In this May 31, 2018 photo, Canadian Prime Minister Justin Trudeau speaks during a news conference in Ottawa, Ontario. (Patrick Doyle / Associated Press)
In this May 31, 2018 photo, Canadian Prime Minister Justin Trudeau speaks during a news conference in Ottawa, Ontario. (Patrick Doyle / Associated Press)

OTTAWA, Ontario – Canada began imposing tariffs Sunday on $12.6 billion in U.S. goods as retaliation for the Trump administration’s new taxes on steel and aluminum imported to the United States.

Some U.S. products, mostly steel and iron, face 25 percent tariffs, the same penalty the United States slapped on imported steel at the end of May. Other U.S. imports, from ketchup to pizza to dishwasher detergent, will face a 10 percent tariff at the Canadian border, the same as America’s tax on imported aluminum.

Trump had enraged Canada and other U.S. allies by declaring imported steel and aluminum a threat to America’s national security and therefore a legitimate target for U.S. tariffs. Canada is the United States’ second-biggest trading partner in goods, just behind China.
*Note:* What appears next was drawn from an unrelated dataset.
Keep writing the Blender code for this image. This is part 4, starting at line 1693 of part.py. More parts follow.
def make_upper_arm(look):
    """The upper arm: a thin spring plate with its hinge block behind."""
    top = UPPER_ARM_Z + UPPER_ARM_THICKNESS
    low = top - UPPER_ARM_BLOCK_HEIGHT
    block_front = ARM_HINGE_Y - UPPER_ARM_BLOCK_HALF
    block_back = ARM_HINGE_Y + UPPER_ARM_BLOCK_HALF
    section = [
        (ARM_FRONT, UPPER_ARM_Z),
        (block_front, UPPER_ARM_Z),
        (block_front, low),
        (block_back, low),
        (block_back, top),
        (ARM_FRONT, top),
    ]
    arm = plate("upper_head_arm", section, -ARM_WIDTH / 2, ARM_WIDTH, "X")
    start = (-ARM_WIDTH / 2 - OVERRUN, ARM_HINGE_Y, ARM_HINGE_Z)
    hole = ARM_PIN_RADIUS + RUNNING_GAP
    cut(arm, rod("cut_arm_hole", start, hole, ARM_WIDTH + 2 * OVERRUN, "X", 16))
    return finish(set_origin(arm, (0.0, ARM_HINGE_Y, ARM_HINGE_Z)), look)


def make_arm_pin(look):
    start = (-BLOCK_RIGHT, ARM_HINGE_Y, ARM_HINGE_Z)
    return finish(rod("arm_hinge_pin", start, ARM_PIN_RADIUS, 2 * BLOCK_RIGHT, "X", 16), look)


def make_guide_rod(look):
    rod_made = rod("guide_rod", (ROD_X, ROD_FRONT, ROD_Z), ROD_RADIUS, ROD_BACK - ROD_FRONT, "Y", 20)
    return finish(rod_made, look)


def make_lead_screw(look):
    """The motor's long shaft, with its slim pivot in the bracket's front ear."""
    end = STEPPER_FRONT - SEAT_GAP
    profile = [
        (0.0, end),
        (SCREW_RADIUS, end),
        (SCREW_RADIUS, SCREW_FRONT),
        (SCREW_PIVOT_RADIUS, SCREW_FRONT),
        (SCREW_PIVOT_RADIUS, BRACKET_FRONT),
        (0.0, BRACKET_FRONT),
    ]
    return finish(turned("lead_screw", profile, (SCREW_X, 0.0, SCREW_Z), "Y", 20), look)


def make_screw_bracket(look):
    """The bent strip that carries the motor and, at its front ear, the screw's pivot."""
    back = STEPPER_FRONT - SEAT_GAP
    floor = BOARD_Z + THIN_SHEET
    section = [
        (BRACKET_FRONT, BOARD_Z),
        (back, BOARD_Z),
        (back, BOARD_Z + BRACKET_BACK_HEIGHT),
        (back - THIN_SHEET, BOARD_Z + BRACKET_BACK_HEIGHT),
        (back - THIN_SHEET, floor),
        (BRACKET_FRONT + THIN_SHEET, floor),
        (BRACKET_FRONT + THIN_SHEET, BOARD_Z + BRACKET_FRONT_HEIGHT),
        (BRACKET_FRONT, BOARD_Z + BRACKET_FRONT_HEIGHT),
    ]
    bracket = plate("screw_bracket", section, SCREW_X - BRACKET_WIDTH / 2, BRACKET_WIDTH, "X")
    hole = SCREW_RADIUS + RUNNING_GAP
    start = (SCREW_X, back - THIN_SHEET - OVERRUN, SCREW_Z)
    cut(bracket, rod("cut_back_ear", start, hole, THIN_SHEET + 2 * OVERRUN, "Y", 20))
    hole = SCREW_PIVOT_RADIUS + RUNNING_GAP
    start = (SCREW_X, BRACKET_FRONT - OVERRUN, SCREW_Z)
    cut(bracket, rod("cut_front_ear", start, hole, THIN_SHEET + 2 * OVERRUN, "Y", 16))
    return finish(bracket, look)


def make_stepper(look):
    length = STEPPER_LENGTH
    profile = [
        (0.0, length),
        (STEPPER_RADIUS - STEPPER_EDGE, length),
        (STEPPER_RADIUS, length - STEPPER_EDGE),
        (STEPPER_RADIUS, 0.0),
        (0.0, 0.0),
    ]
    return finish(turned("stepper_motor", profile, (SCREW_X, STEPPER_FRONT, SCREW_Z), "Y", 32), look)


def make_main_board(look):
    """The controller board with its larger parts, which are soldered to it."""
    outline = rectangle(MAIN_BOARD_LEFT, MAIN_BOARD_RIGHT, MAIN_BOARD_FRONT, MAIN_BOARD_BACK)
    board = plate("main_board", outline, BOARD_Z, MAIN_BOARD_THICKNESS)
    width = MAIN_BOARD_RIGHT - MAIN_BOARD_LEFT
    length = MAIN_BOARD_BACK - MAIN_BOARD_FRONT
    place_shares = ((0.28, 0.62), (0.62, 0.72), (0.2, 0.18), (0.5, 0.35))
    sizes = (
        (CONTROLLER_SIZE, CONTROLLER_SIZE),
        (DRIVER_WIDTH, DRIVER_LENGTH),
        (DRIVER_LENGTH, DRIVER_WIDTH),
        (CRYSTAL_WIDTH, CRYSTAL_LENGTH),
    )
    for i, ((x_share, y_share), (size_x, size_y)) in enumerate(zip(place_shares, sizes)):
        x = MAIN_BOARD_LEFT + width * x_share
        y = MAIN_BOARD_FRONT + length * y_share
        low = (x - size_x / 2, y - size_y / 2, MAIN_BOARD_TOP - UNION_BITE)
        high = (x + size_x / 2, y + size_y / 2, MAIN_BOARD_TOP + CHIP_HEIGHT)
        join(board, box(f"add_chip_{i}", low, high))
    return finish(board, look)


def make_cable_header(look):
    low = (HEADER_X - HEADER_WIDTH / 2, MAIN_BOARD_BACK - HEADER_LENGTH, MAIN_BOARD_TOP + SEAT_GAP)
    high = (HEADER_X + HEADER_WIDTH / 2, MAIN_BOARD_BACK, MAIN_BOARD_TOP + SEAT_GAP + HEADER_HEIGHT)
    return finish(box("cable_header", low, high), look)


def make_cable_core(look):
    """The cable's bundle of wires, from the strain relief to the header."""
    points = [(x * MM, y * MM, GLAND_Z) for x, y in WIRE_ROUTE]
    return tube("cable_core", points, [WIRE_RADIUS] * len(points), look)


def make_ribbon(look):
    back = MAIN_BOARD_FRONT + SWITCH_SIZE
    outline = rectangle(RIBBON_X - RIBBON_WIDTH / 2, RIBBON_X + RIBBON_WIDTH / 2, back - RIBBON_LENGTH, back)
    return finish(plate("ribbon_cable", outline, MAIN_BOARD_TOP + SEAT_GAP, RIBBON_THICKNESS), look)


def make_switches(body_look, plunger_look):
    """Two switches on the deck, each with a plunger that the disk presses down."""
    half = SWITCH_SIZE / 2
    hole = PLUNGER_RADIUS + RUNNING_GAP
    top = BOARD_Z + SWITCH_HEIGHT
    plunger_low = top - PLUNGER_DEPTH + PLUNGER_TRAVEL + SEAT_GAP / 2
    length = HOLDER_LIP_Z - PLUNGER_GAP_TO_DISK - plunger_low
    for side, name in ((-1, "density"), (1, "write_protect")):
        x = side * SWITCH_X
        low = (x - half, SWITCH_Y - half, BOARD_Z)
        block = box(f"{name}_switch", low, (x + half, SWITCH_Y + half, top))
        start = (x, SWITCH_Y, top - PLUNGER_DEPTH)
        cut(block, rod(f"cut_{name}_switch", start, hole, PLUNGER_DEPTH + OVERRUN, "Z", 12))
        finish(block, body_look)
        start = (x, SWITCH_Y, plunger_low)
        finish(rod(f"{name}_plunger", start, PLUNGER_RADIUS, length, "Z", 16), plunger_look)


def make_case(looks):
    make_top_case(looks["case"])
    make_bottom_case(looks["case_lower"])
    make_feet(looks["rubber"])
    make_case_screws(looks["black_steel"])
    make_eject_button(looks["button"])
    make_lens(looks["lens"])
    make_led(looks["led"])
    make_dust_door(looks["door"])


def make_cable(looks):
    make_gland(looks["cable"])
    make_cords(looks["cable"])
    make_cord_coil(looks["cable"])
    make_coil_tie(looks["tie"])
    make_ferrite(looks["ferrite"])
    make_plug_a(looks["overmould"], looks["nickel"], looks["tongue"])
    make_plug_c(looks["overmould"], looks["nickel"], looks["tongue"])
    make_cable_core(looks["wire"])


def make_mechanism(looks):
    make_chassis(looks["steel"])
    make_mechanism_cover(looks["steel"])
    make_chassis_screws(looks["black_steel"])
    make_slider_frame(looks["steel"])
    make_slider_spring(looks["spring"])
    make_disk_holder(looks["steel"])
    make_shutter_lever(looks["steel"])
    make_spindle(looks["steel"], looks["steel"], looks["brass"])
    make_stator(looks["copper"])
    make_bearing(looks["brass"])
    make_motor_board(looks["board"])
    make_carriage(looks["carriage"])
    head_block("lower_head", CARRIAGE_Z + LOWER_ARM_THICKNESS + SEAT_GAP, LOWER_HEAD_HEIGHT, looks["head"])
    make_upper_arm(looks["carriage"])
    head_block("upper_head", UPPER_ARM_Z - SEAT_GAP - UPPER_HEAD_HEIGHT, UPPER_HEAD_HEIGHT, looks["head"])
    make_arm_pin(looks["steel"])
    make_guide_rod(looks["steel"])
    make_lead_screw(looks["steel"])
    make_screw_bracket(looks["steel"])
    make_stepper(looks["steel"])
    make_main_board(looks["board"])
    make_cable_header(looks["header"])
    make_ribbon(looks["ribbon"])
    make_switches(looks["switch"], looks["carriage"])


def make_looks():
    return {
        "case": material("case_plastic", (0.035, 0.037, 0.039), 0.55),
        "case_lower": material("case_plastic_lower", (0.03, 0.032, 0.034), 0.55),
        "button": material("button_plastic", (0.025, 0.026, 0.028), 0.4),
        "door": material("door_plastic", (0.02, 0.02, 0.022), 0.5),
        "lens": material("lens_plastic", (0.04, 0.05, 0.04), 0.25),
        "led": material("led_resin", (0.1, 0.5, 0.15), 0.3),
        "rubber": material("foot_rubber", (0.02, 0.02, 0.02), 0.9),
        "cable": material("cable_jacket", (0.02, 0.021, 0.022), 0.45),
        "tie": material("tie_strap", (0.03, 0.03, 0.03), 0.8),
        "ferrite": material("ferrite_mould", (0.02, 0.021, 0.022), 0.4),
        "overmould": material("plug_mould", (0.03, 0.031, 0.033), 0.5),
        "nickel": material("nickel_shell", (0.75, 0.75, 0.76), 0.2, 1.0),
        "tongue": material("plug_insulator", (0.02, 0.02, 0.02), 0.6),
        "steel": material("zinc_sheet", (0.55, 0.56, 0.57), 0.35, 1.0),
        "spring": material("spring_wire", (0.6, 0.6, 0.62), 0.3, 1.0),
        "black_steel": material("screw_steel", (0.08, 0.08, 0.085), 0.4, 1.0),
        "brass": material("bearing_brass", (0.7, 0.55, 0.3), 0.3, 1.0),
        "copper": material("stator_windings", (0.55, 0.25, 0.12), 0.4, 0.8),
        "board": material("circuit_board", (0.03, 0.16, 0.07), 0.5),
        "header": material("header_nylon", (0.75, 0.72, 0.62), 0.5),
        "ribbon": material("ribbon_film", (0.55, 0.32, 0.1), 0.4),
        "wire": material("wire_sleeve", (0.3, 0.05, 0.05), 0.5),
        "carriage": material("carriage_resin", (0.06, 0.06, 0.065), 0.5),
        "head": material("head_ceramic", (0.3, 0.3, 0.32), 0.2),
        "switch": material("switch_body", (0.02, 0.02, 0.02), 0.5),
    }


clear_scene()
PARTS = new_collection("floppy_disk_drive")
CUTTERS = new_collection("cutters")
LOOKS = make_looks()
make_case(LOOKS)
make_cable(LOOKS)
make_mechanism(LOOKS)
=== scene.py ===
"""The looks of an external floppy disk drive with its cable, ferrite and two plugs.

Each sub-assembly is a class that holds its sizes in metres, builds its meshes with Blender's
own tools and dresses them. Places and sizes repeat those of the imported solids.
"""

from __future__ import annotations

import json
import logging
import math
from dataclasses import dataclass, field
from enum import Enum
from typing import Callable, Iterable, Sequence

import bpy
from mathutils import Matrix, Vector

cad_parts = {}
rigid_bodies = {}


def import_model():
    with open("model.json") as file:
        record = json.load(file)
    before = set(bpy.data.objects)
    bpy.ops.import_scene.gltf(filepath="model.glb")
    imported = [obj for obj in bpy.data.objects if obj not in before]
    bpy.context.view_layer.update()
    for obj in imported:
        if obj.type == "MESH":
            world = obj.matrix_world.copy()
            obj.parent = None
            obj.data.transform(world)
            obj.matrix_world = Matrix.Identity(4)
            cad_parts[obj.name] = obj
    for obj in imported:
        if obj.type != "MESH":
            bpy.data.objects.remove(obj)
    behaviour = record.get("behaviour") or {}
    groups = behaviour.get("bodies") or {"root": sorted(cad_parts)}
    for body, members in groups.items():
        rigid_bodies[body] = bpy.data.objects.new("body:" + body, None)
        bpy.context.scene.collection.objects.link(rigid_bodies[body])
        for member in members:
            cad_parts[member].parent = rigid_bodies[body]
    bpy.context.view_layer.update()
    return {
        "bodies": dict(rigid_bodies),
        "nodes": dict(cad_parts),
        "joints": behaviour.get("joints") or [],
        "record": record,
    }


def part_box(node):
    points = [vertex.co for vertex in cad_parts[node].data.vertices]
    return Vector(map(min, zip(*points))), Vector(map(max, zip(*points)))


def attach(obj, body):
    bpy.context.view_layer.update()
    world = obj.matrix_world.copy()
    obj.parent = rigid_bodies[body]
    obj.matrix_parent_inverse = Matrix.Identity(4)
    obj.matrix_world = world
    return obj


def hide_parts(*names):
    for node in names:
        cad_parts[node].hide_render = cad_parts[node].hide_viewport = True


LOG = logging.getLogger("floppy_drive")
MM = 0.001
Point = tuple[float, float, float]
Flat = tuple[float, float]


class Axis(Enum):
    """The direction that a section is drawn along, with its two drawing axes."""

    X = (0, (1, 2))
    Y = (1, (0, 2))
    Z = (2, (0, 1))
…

Speaking Sunday in Leamington, Ontario, Prime Minister Justin Trudeau thanked Canadians for standing united against President Donald Trump’s sanctions. He urged Canadians to “make their choices accordingly” in considering whether to buy American products.

The selection of Leamington, known as Canada’s tomato capital, was no accident. The town is home to a food-processing plant that supplies tomato paste and other products to French’s, a major competitor of Kraft Heinz. Heinz left Canada and sold its Leamington plant in 2014, after 105 years of Canadian operations.

The new Canadian tariffs, which took effect at 12:01 a.m. Sunday, are hitting a long list of U.S. consumer goods, including ketchup and other Kraft Heinz products.

As part of his combative America First approach, Trump has repeatedly attacked the trade policies of the United States’ northern neighbor, citing Canada’s triple-digit tariffs on dairy products, which account for only about 0.1 percent of U.S.-Canada trade. The United States, in fact, last year enjoyed a $2.8 billion overall trade surplus with Canada.

Trump has also tried to pressure Canada and Mexico into agreeing to rewrite the 24-year-old North American Free Trade Agreement to shift more auto production and investment to the United States. But that effort has stalled, and Trump said Sunday that he didn’t expect a deal that he could support until after the U.S. midterm elections in November.